The research received support through the National Research Foundation, funded by the Ministry of Science and ICT. The project title was “Development of an integrated demonstration process for the production of bio-naphtha/lubricant oil from organic waste-derived biogas.” This government backing reflects national interest in developing domestic sustainable aviation fuel capabilities.
The technology addresses multiple environmental objectives. It reduces methane emissions from landfills by capturing and utilizing the gas. It decreases the aviation sector’s dependence on fossil fuels. It creates value from waste streams that would otherwise require management as environmental hazards. The integrated approach exemplifies the principles of the circular economy.

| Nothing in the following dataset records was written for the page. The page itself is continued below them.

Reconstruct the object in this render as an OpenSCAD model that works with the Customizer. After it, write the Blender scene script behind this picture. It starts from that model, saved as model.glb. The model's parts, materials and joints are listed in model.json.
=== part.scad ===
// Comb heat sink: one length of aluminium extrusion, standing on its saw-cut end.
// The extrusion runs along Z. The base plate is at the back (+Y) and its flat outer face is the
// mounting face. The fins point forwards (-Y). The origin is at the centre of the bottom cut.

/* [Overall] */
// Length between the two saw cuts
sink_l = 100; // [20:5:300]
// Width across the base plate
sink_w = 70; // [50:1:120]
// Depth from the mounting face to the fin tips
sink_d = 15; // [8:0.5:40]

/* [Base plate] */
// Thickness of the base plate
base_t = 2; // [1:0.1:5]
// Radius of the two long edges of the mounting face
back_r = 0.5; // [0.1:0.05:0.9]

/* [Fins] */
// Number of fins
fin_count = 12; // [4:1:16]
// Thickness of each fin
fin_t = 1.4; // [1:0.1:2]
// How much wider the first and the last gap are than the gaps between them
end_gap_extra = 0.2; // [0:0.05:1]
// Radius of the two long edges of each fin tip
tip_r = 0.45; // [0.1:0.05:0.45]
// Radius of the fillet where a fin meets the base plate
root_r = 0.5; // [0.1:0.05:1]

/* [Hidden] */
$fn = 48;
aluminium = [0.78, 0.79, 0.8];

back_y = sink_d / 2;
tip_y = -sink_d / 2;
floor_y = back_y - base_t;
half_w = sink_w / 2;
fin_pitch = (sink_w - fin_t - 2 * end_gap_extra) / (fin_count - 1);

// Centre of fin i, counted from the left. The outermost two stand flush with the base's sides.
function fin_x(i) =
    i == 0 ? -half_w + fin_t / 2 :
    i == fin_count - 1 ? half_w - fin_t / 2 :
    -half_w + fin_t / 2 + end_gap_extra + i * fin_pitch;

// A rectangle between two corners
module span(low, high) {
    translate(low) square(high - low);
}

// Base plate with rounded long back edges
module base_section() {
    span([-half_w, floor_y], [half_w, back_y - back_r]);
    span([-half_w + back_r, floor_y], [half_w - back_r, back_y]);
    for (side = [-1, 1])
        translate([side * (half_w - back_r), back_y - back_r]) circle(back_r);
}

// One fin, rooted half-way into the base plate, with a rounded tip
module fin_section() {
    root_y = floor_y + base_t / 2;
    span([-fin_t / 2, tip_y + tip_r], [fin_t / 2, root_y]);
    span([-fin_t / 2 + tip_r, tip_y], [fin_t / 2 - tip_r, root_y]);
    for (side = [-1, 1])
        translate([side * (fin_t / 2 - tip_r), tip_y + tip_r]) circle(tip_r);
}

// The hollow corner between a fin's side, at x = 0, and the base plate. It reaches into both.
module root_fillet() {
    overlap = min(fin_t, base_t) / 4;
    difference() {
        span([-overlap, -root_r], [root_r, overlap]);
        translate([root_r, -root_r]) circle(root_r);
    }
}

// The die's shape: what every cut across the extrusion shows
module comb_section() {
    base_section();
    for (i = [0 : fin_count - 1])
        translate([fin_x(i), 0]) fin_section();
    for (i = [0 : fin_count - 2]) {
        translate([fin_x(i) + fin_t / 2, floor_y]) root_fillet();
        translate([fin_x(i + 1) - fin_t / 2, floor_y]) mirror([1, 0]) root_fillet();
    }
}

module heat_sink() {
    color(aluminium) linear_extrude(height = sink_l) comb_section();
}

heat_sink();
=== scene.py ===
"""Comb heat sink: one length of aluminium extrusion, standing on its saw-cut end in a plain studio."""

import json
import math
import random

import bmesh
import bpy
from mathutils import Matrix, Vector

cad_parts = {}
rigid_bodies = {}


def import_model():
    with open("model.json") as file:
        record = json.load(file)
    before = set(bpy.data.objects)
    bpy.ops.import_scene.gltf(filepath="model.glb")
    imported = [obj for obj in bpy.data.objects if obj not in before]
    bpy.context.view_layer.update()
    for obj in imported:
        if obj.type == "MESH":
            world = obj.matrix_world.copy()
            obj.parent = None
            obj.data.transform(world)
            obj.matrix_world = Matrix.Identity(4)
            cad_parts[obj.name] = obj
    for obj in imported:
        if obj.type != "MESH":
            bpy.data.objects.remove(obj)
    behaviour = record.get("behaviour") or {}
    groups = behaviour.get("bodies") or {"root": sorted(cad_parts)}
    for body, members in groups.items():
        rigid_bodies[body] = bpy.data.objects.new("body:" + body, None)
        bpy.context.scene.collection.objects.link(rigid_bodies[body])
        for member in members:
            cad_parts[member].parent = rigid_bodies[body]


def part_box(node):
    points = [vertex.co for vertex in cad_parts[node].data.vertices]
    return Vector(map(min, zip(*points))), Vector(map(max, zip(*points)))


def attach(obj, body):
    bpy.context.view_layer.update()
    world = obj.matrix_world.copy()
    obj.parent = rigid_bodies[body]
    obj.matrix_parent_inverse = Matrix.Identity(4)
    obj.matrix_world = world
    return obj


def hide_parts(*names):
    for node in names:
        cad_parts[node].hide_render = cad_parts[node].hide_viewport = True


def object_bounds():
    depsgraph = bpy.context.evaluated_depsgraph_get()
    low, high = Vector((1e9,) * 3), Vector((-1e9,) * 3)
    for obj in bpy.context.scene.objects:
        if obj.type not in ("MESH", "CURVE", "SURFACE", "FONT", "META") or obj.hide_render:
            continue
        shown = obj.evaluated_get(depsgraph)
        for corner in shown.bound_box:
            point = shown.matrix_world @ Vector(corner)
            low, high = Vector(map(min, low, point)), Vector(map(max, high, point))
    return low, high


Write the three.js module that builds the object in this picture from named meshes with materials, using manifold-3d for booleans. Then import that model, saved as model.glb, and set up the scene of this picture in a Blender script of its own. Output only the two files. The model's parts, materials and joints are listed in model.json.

Commercial deployment will require additional optimization and scale-up efforts. The team continues refining catalyst formulations and reactor designs. Long-term operational data will inform commercial facility engineering. Partnerships with waste management companies and aviation fuel distributors could accelerate market entry.
The modular nature of the system offers flexibility for various deployment scenarios. Small facilities could serve regional airports. Larger installations could supply major aviation hubs. The technology adapts to available landfill gas volumes and local fuel demand.
As international aviation emissions regulations tighten, sustainable aviation fuel from landfill gas production provides airlines with compliance pathways. The abundant availability of feedstock contrasts favorably with supply-constrained alternatives. This domestic production capability reduces import dependence while supporting waste management infrastructure.